Why does it really matter to me one way or the other. If my treatments are helping me, if the mood stabilizers have slowed the cycling (or at least made it less drastic), if I have a really great therapeutic alliance with Dr. X. who really cares what my diagnosis is. Plus, why would Dr. X. not tell me the truth? In my experience he has always been forthright, open and honest about everything during my treatment.

I think part of the difficulty is that I see things in black and white. Grey areas are difficult for me to understand, to conceptualize. I am the product of a very black and white upbringing. My home was very top down authoritarian. My Dad being a policemen lived by very strict rules/laws. I like to think I am open minded and able to understand life is not so simplistic, but some of my belief systems are so hard wired in me it is difficult to change, grow, and understand concepts that sit outside of strictly laid out guidelines and rules.

It is really funny though:

...what I love most about my therapy with Dr. X, and Dr. X. himself, is his refusal to see things from a dogmatic perspective. I love that he challenges the status quo. He feels like the perfect role model for me; the person who is best able to challenge my strict adherence to rules, the person most capable of helping me learn to both see, and accept that life, like a beautiful drawing, is full of many, many shades of grey.


The Silent Voices in my Mind said...

There's a lot of meat to this post! I'm not sure what to comment on first. I'm really glad that your pdoc can provide the stability and positive example that is so helpful to you.

That's so true about the light switch and shades of gray. It's hard to find that middle ground sometimes, especially when we don't know it's there.

One of the problems with depression, especially the treatment resistent kind, is its ability to make me question who I am, who I would be without it. It sounds like you have some of that too. I hope you find the bubbly you and a way to hold on to just the right amount of it.

Michelle said...

I often think that my "highs" are what non depresed people feel as normal. Like you I don't go and do irrational things, but I do feel like I am living which at times feels like an extreme to me.

Finding out who we are in the balance can be tricky but for me at least sometimes it is easier to figure out when I experience it after all of my analzying it.

Anonymous said...

Great articulation of your symptoms and feelings in this post. I understand the state of freedom. I might share those words with my therapist and pdoc. Shades of gray...difficult. All or nothing thing is so hard to break out of, but what a perfect person to be paired with in Dr. X to help bring you into the balance of gray.

Keep writing...Kara

Polar Bear said...

I tend to see things in black and white too. Very difficult to see the shades of grey as you say. V and I talked about this one time, and she said she didn't want me to just see things in shades of grey either, but wanted me to see the whole variety of rainbow colours.

It's tough thing to do though, when you have been brought up in a very black and white household. It IS possible though, through re learning - and it sounds as if the relationship you have with Dr X is helping in that respect.

Aqua said...

SV: Thanks...I agree that chronic depression takes a toll on knowing who you are. Perhaps I shoot to high becasue I try so ahrd to get out of the depression and when a chance comes I "oversoot" the target.
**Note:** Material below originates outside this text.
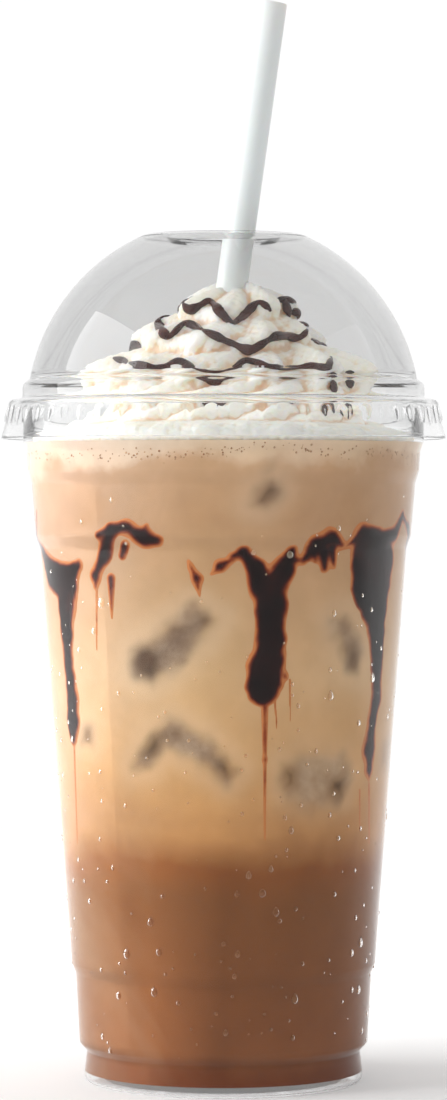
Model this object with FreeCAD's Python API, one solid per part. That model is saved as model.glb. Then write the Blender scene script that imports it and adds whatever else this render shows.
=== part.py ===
# Iced coffee in a clear cold-drink cup with a dome lid, a straw and piped whipped cream.
#
# The cup is a thin blown shell with a foot ring, stacking ledges and a rolled rim. Inside it the
# drink stands in three layers: a dark coffee base, a milky upper layer and a foam cap. A piped
# swirl of whipped cream stands on the foam. The dome lid snaps over the rolled rim and has a
# round straw hole in its flat top. The straw leans through the hole, the cream and the drink.
#
# Frame: millimetres, +Z up, origin at the centre of the ring that the cup stands on.
import FreeCAD, Part
import math
import os

V = FreeCAD.Vector

# ---------------------------------------------------------------- driving dimensions (mm)
# cup
CUP_WALL = 0.5             # wall thickness
FOOT_R = 33.54             # where the foot's side would meet the table
FOOT_EDGE = 1.6            # rounding of the foot's lower edge
FOOT_TOP_Z = 7.4           # where the foot's side ends
FOOT_NECK_R = 32.70
PUSH_UP = 2.0              # height of the raised middle of the base
PUSH_UP_R = 25.5
RING_IN_R = 28.0           # inner edge of the ring that the cup stands on
BELLY_Z, BELLY_R = 9.3, 34.50      # shoulder above the foot
LEDGE_LOW = (26.0, 35.47, 28.3, 36.42)     # z, r below; z, r above
LEDGE_MID = (127.3, 43.78, 130.4, 44.86)
LEDGE_TOP = (142.6, 45.83, 145.7, 46.78)
FLARE = (150.2, 47.05, 152.7, 47.90)
RIM_BEAD_R = 0.8           # tube radius of the rolled rim
RIM_OUT_R = 49.0           # half of the 98 mm rim
RIM_TOP_Z = 162.45

# lid
LID_WALL = 0.4
SKIRT_OUT_R, SKIRT_LOW_Z = 53.1, 153.6
SKIRT_KNEE_R, SKIRT_KNEE_Z = 52.25, 156.9
SHOULDER_R, SHOULDER_Z = 51.2, 162.9
SHOULDER_ROUND = 1.9
COLLAR_R, COLLAR_TOP_Z = 48.1, 166.5
COLLAR_ROUND = 1.7
DOME_FOOT_Z = 167.6
DOME_R, DOME_CENTRE_Z = 47.1, 159.0
DOME_TOP_Z = 202.0
HOLE_LIP_R = 13.5          # where the flat top turns down into the straw hole
HOLE_R, HOLE_LOW_Z = 12.5, 200.6
RIB_COUNT = 60             # grip ribs on the skirt
RIB_TOP_Z, RIB_LOW_Z = 160.9, 157.2
RIB_WIDTH, RIB_HEIGHT = 1.8, 0.45

# straw
STRAW_R, STRAW_WALL = 3.75, 0.35
STRAW_X_AT_LID, STRAW_LEAN = 3.7, 0.14     # x at the dome's top, and x per z
STRAW_LOW_Z, STRAW_TOP_Z = 4.8, 257.6      # centres of the two ends

# contents
COFFEE_TOP_Z = 56.7
LATTE_TOP_Z = 148.0
FOAM_TOP_Z = 152.5

# whipped cream
CREAM_TOP_Z = 190.8
CREAM_ENVELOPE = ((152.5, 45.4), (156.5, 42.0), (161.0, 38.0), (167.5, 33.0),
                  (174.7, 27.4), (179.4, 21.6), (184.0, 17.4), (188.0, 14.2), (190.8, 9.0))
CREAM_CENTRE_X = 1.8       # the top of the swirl sits a little to one side
COIL_PITCH = 10.4
COIL_DEPTH = 2.9
RIDGES = 11
RIDGE_DEPTH = 1.15
RIDGE_TWIST = 0.075        # radians of turn for each mm of height
CREAM_AROUND, CREAM_UP = 112, 36


# ---------------------------------------------------------------- helpers
def offset_path(points, d):
    """The same corners moved d to the left of the path, each (r, z, rounding)."""
    out = []
    n = len(points)
    dirs = []
    for a, b in zip(points, points[1:]):
        l = math.hypot(b[0] - a[0], b[1] - a[1])
        dirs.append(((b[0] - a[0]) / l, (b[1] - a[1]) / l))
    for i, (r, z, f) in enumerate(points):
        if i == 0 or i == n - 1:
            u = dirs[0] if i == 0 else dirs[-1]
            out.append((r - u[1] * d, z + u[0] * d, f))
            continue
        u, w = dirs[i - 1], dirs[i]
        cross = u[0] * w[1] - u[1] * w[0]
        k = d / (1 + u[0] * w[0] + u[1] * w[1])
        out.append((r - (u[1] + w[1]) * k, z + (u[0] + w[0]) * k,
                    max(0.05, f - d if cross > 0 else f + d)))
    return out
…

Michelle: I am pretty sure my highs are higher than non-depresse people's "normal". I almost always receive feedback about my over enthusiasm when I am high. I absolutely agree finding the balance is the tricky part.

Kara: Thanks for you comments. I think in a million ways I just happened to get the pdoc I needed when I needed him. In many ways we are so opposite, yet I think he really is able to understand me, and the things we are different in I really value and need more of in my life. I just need lots of practice getting there.

Polar Bear: I absolutely LOVE what V said about wanting you to see the whole variety of rainbow colours. That is what I will strive for too. Thanks for sharing that.